It is in this context of this building of commercial demand—and correspondingly imperfect data management solutions (as well as a formal specification met with a not-insignificant amount of skepticism)—that Edgar F. “Ted” Codd’s influential article, “A Relational Model of Data for Large Shared Data Banks”, was published in the Association for Computing Machinery’s flagship journal Communications of the ACM. Although the idea of the relational model took some time to catch on, as the decade progressed Codd’s proposal came to occupy a prominent role at the controversial forefront of database research, despite not yet being implemented, commercially or otherwise. Codd, employed at IBM’s San Jose Research Laboratory, had previously worked both inside and outside IBM on a variety of projects ranging from electronic calculation, data processing, and multiprogramming (the ability to run multiple jobs simultaneously on a single computer).

But unlike many IBM researchers who had been trained primarily in engineering, Codd had studied mathematics and chemistry at Oxford, and had recently completed a Ph.D. in Communication Sciences at the University of Michigan, working under Arthur W. Burks on cellular automata. Burks was a professor of philosophy who had previously worked at the University of Pennsylvania on the ENIAC, the world’s first general-purpose computer; rather distinctively, Burks helped found Michigan’s computer science program in the mid-1950s—then the ‘Logic of Computers’ program—while simultaneously editing the collected papers of Charles S. Peirce.39 It would seem that Codd’s immersion in the intricacies of both computer engineering and symbolic logic allowed him to view the pragmatic idea of data modeling in a distinctive way; but the resulting formal style in his 1970 paper also slowed uptake among less-mathematically-inclined researchers. The story of database research in the subsequent decade of the 1970s can be summarized in the gradual diffusion of the idea of the relational model and its (eventual) implementations; and eventually, the relational model made aspects of the long-fantasized “total information system”—extended to its contemporary form as the wholly centralized Enterprise Resource Planning (ERP) installation—possible.40 However, one can also be more detailed about the source of its transformative power.
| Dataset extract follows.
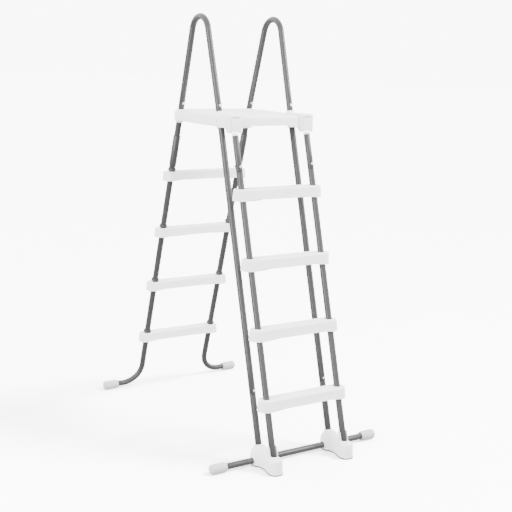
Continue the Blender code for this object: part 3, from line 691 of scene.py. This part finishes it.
def build_step(name, node, line, recess):
    """A moulded step, ribbed on top and hollow below."""
    wall = 0.0032
    web_pitch = 0.055
    centre = middle(node)
    low_z = low(node).z
    top_z = high(node).z
    end_r = 0.5 * (high(node).y - low(node).y)
    step = step_shell(name, node, recess)
    fuse(step, tread_ribs(centre, RAIL_X - 0.024, end_r - 0.013, top_z, 9))
    hollow_half_y = end_r - recess - wall - 0.003
    hollow_y = (centre.y - hollow_half_y, centre.y + hollow_half_y)
    cut(step, slab("hollow", centre.x, RAIL_X - 0.022, hollow_y, (low_z - PAST, top_z - wall), 0.006))
    for side in SIDES:
        cut(step, rod(line, side, low_z - 0.03, top_z + 0.03, TUBE_HOLE_R))
    web_y = (hollow_y[0] - 0.001, hollow_y[1] + 0.001)
    webs = [slab("web", centre.x + number * web_pitch, 0.001, web_y, (low_z + 0.008, top_z - wall + 0.001),
                 0.0005) for number in range(-2, 3)]
    fuse(step, joined("webs", webs))
    dress(step, node, "white_plastic", body_of(line))


def build_collars():
    """Dark collars on the legs above the back steps."""
    bore = TUBE_R + GAP
    length = 0.0115
    profile = [(0.0, bore), (0.0, 0.0176, 0.0012), (0.0035, 0.0178, 0.001),
               (length, 0.0148, 0.0012), (length, bore), (0.0, bore)]
    for number in STEPS:
        base_z = high("back_step_%d" % number).z + 0.0056
        for side in SIDES:
            base, axis = stretch_of(back_leg, side, base_z, base_z + 0.1)
            collar = turned("step_collar_%d_%s" % (number, side), base, axis, profile)
            dress(collar, "back_step_%d_collar_%s" % (number, side), "collar_plastic")


# Fasteners

def build_bolt(name, node, line, side, z, head_r):
    """Domed cross head and washer in front, cap nut behind."""
    seat = TUBE_R + GAP
    shank_r = 0.0021
    nut_r = 0.005
    washer_r = head_r + 0.0009
    centre, along = stretch_of(line, side, z, z + 0.01)
    axis = X_AXIS.cross(along.normalized()).normalized()
    profile = [
        (-seat - 0.0056, 0.0006), (-seat - 0.0052, 0.0026, 0.002), (-seat - 0.0014, 0.0042, 0.0006),
        (-seat - 0.0012, nut_r, 0.0003), (-seat, nut_r, 0.0002), (-seat, shank_r), (seat, shank_r),
        (seat, washer_r, 0.0002), (seat + 0.0008, washer_r, 0.0002), (seat + 0.0009, head_r, 0.0001),
        (seat + 0.0026, head_r, 0.0012), (seat + 0.0042, 0.55 * head_r, 0.0014), (seat + 0.0043, 0.0006),
    ]
    bolt = turned(name, centre, axis, profile, 24)
    tip = centre + axis * (seat + 0.004)
    turn = Matrix((X_AXIS, axis.cross(X_AXIS), axis)).transposed().to_4x4()
    for angle in (0.0, QUARTER):
        recess = slab("recess", 0.0, 0.62 * head_r, (-0.0004, 0.0004), (-0.0012, 0.002), 0.0002)
        recess.matrix_world = Matrix.Translation(tip) @ turn @ Matrix.Rotation(angle, 4, "Z")
        bpy.context.view_layer.update()
        cut(bolt, recess)
    dress(bolt, node, "bolt_steel", body_of(line))


def build_bolts(side):
    for name, node, line, z, head_r in (
        ("hoop_front_screw_", "handrail_front_bolt_", front_leg, 1.379, 0.005),
        ("hoop_back_screw_", "handrail_back_bolt_", back_leg, 1.3755, 0.005),
        ("leg_screw_", "front_leg_bolt_", front_leg, 0.2805, 0.0042),
        ("rail_screw_", "rail_bolt_", rail_line, 1.1525, 0.0042),
    ):
        build_bolt(name + side, node + side, line, side, z, head_r)


# Deck

def deck_outline(inset, z):
    """Plan of the deck: tight front corners, round rear corners."""
    half_x = 0.5 * (DECK_HIGH.x - DECK_LOW.x) - inset
    front_y = DECK_LOW.y + inset
    back_y = DECK_HIGH.y - inset
    front_r = max(0.012 - 0.6 * inset, 0.002)
    back_r = max(0.044 - 0.6 * inset, 0.004)
    corners = [
        (half_x - back_r, back_y - back_r, back_r, 0.0),
        (-half_x + back_r, back_y - back_r, back_r, QUARTER),
        (-half_x + front_r, front_y + front_r, front_r, pi),
        (half_x - front_r, front_y + front_r, front_r, 1.5 * pi),
    ]
    return [Vector((centre_x + radius * cos(angle), centre_y + radius * sin(angle), z))
            for centre_x, centre_y, radius, start in corners for angle in spaced(start, QUARTER, 10)]


def deck_shell():
    """The deck's outside: drafted skirt, eased edge and raised field."""
    edge = 0.009
    draft = 0.0015
    edge_z = DECK_SHOULDER_Z - edge
    levels = [(DECK_LOW.z, 0.001), (DECK_LOW.z + 0.0008, 0.0002), (DECK_LOW.z + 0.002, 0.0),
              (DECK_LOW.z + 0.5 * (edge_z - DECK_LOW.z), 0.0004), (edge_z, draft)]
    for angle in spaced(0.0, QUARTER, 7)[1:]:
        levels.append((edge_z + edge * sin(angle), draft + edge * (1.0 - cos(angle))))
    levels += [(DECK_SHOULDER_Z + 0.0006, 0.018), (DECK_SHOULDER_Z + 0.0003, 0.0185),
               (DECK_SHOULDER_Z + 0.0012, 0.0195), (DECK_SHOULDER_Z + 0.0016, 0.045), (DECK_TOP_Z, 0.075)]
    return loft("deck_moulding", [deck_outline(inset, z) for z, inset in levels], 26.0)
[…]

I will argue that the success of the relational model can be understood on three more-or-less independent axes, which I will label semiotic, bureaucratic, and transactional:

1. The relational model differs primarily in its wholly symbolic and tabular representation to the user, as opposed to the explicitly encoded referential relations of the hierarchical and network models. This fundamental semiotic difference produces a highly valued effect recognized more typically as ‘data independence’.

2. Somewhat surprisingly, the relational model mapped onto the cognitive practices of traditional administrative batch processing better than the IMS-style hierarchical model or the DBTG-style network model (which were both, in part, explicitly trying to preserve the batch processing “record-at-a-time” logic).

3. The relational model, because of its symbolic representation of entity relations, was also highly amenable to the formalization of concurrent transactions, a technology which emerged and improved contemporaneously in the late 70s and early 80s. The ability to process atomic transactions at high speed while maintaining a consistent state was an enormous selling point for database management systems regardless of whether or not they used a relational model.41

1. The Semiotic Aspect of the Relational Model
Codd’s 1970 paper begins with the statement:

Future users of large data banks must be protected from having to know how the data is organized in the machine (the internal representation).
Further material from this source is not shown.